承知した平沢は、面会の時間が来たので独房へ戻りかけるが、その姿を見つめていた俊子は、今生の別れとなる父の姿に溜まらなくなり、金網越しに父親と手を触れあい、互いに号泣するのだった。

昭和37年11月24日、平沢は東京拘置所を出ることになる。

彼が向うのは、死刑台がある仙台刑務所なのか…?

人間に人間を裁くことはできるのか?

人間は、真実を追い求めながら、真実を捕まえたことがあるのか…?

 

▼▼▼▼▼個人的なコメントはここから下です。
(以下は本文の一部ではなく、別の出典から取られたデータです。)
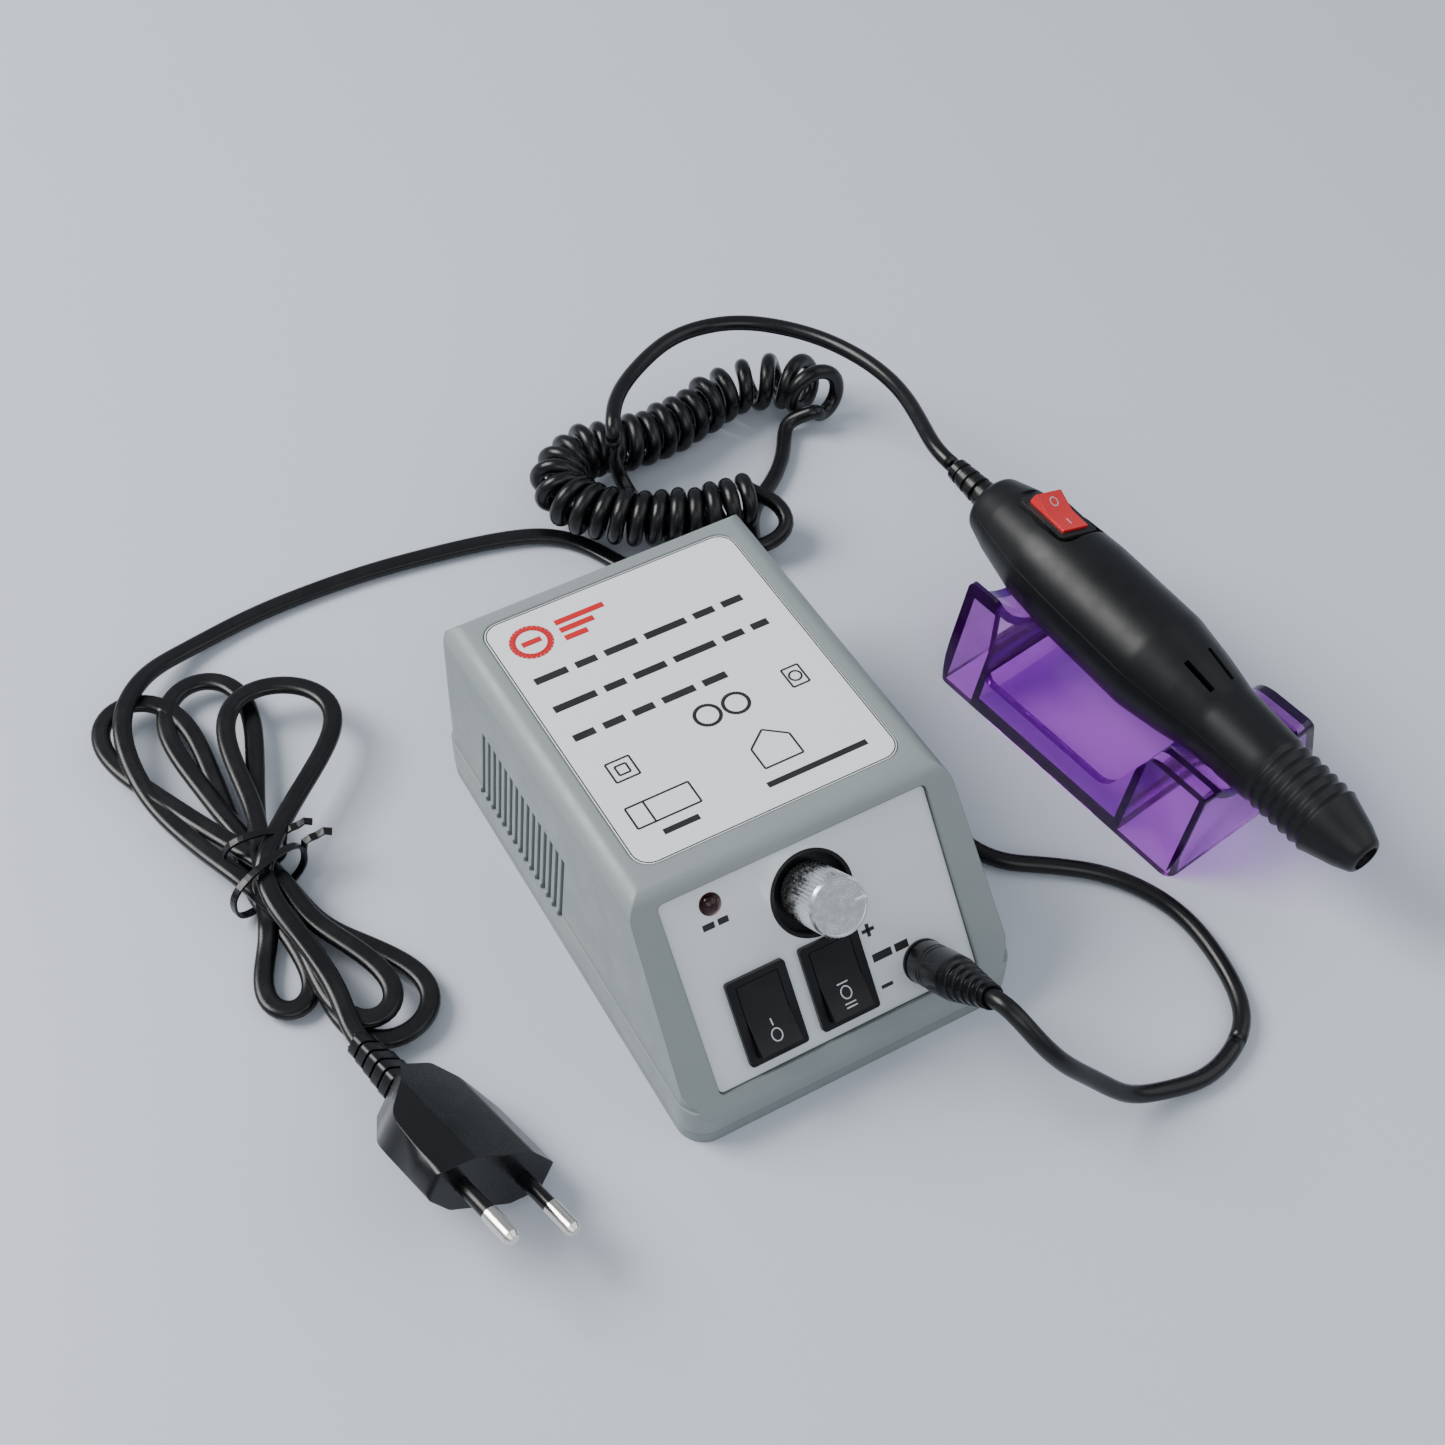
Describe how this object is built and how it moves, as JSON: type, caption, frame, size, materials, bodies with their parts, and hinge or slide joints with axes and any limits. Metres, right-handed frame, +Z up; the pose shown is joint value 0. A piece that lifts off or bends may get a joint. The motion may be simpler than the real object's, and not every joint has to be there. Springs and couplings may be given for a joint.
{
  "type": "electric nail drill set",
  "caption": "Mains control box with speed knob, rockers and DC jack, coiled cord to a pen-shaped rotary nail drill handpiece resting in a translucent cradle.",
  "frame": {"origin": "middle of the control box's underside, on the table", "axes": "+Z up, +X to the right of the control box seen from its panel, +Y towards its back"},
  "size_m": [0.27, 0.2582, 0.0543],
  "materials": {
    "grey_casing": "fine satin",
    "grey_base": "fine satin",
    "white_panel": "high gloss",
    "white_label": "satin film",
    "black_plastic": "fine texture",
    "black_casing": "soft satin",
    "red_rocker": "semi gloss",
    "red_lens": "polished",
    "knob_aluminium": "turned and knurled",
    "bright_steel": "plated",
    "plug_nickel": "nickel plated",
    "black_rubber": "satin pvc",
    "purple_acrylic": "clear tinted plastic",
    "core_iron": "laminated",
    "nylon": "moulded",
    "copper_wire": "enamelled",
    "board_green": "solder mask",
    "component_black": "moulded",
    "sink_aluminium": "extruded"
  },
  "bodies": {
    "control_box": {"housing": "grey_casing", "base_plate": "grey_base", "base_screws": "bright_steel", "front_panel": "white_panel", "top_label": "white_label", "knob_recess": "black_plastic", "power_lamp": "red_lens", "speed_pot": "component_black", "pot_nut": "bright_steel", "power_switch_case": "black_plastic", "polarity_switch_case": "black_plastic", "dc_jack": "black_plastic", "jack_nut": "bright_steel", "transformer_core": "core_iron", "transformer_bobbin": "nylon", "transformer_winding": "copper_wire", "transformer_strap": "bright_steel", "strap_screws": "bright_steel", "circuit_board": "board_green", "board_screws": "bright_steel", "rectifier_diodes": "component_black", "smoothing_capacitor": "component_black", "voltage_regulator": "component_black", "heat_sink": "sink_aluminium", "cable_grommet": "black_rubber", "mains_cable": "black_rubber", "twist_ties": "black_rubber", "mains_plug_body": "black_rubber", "mains_plug_pins": "plug_nickel", "mains_pin_sleeves": "black_rubber", "cord_lead": "black_rubber", "cord_coil": "black_rubber", "cord_tail": "black_rubber", "cradle": "purple_acrylic"},
    "speed_control": {"speed_knob": "knob_aluminium", "pot_shaft": "bright_steel"},
    "power_toggle": {"power_rocker": "black_plastic"},
    "polarity_toggle": {"polarity_rocker": "black_plastic"},
    "dc_plug": {"dc_plug_body": "black_rubber", "dc_plug_barrel": "plug_nickel"},
    "handpiece": {"handpiece_upper_shell": "black_casing", "handpiece_lower_shell": "black_casing", "handpiece_screws": "bright_steel", "handpiece_switch_case": "black_plastic", "cord_strain_relief": "black_rubber", "motor_can": "bright_steel", "motor_magnets": "core_iron", "motor_end_cap": "nylon", "motor_brushes": "copper_wire", "motor_bushes": "copper_wire", "nose_bearing": "bright_steel"},
    "handpiece_toggle": {"handpiece_rocker": "red_rocker"},
    "spindle": {"motor_shaft": "bright_steel", "rotor_core": "core_iron", "rotor_windings": "copper_wire", "commutator": "copper_wire", "bit_chuck": "bright_steel"}
  },
  "joints": [
    {"name": "speed_knob_turn", "type": "hinge", "parent": "control_box", "child": "speed_control", "pos_m": [0.0011, -0.04037, 0.03975], "axis": [0, -0.7944, 0.6074], "range_deg": [-60, 240]},
    {"name": "power_rocker_press", "type": "hinge", "parent": "control_box", "child": "power_toggle", "pos_m": [-0.0181, -0.0539, 0.02353], "axis": [1, 0, 0], "range_deg": [0, 20]},
    {"name": "polarity_rocker_press", "type": "hinge", "parent": "control_box", "child": "polarity_toggle", "pos_m": [0.0007, -0.0539, 0.02353], "axis": [1, 0, 0], "range_deg": [0, 20]},
    {"name": "dc_plug_pull", "type": "slide", "parent": "control_box", "child": "dc_plug", "axis": [0, -0.7944, 0.6074], "range_m": [0, 0.012], "deforming": ["cord_lead"]},
    {"name": "handpiece_lift", "type": "slide", "parent": "control_box", "child": "handpiece", "axis": [0, 0, 1], "range_m": [0, 0.06], "deforming": ["cord_tail"]},
    {"name": "handpiece_rocker_press", "type": "hinge", "parent": "handpiece", "child": "handpiece_toggle", "pos_m": [0.11328, 0.02626, 0.04475], "axis": [0.933, 0.1123, -0.3418], "range_deg": [-22, 0]},
    {"name": "spindle_spin", "type": "hinge", "parent": "handpiece", "child": "spindle", "pos_m": [0.11612, -0.03637, 0.03192], "axis": [0.1062, -0.9937, -0.0366], "continuous": true}
  ]
}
▼▼▼▼▼

戦後の混乱期に起こった有名な「帝銀事件」を再現したドキュメンタリータッチの社会派作品。

事件の異様さもさる事ながら、人が人を裁く裁判の難しさも考えさせる作品になっている。

この作品では、平沢を黒だとも白だとも、言い切っていない。

あくまで、不可解な事が多く、当時の科学調査力や裁判制度など不備な点があったとは言え、結局分からない…という風に、正直に描いてある。

事件記者たちの熱気溢れる描写のリアルさの中に、ちょっとしたロマンスも織り込んであったりと、ドラマとしても単調にならないように工夫されている。

記者に扮する藤岡重慶、井上昭文、庄司永建、刑事役の高品格などは、全員、後に「西部警察」のレギュラーになっている人たちばかり。

やや冷たい印象がある検事を演ずる草薙幸二郎も捨て難いが、事件の生存者になるヒロイン役の笹森礼子も、大きな瞳が美しく印象的である。

その笹森礼子と同じく、生き残ったもう一人の女子工員を演じているのは、若い頃の山本陽子だと思う。

なお、冒頭の事件の再現ドラマの部分、犯人役の役者は、始終、後ろ姿で、その顔を画面に現すことはないが、声を演じているのは加藤嘉ではないかと思われる。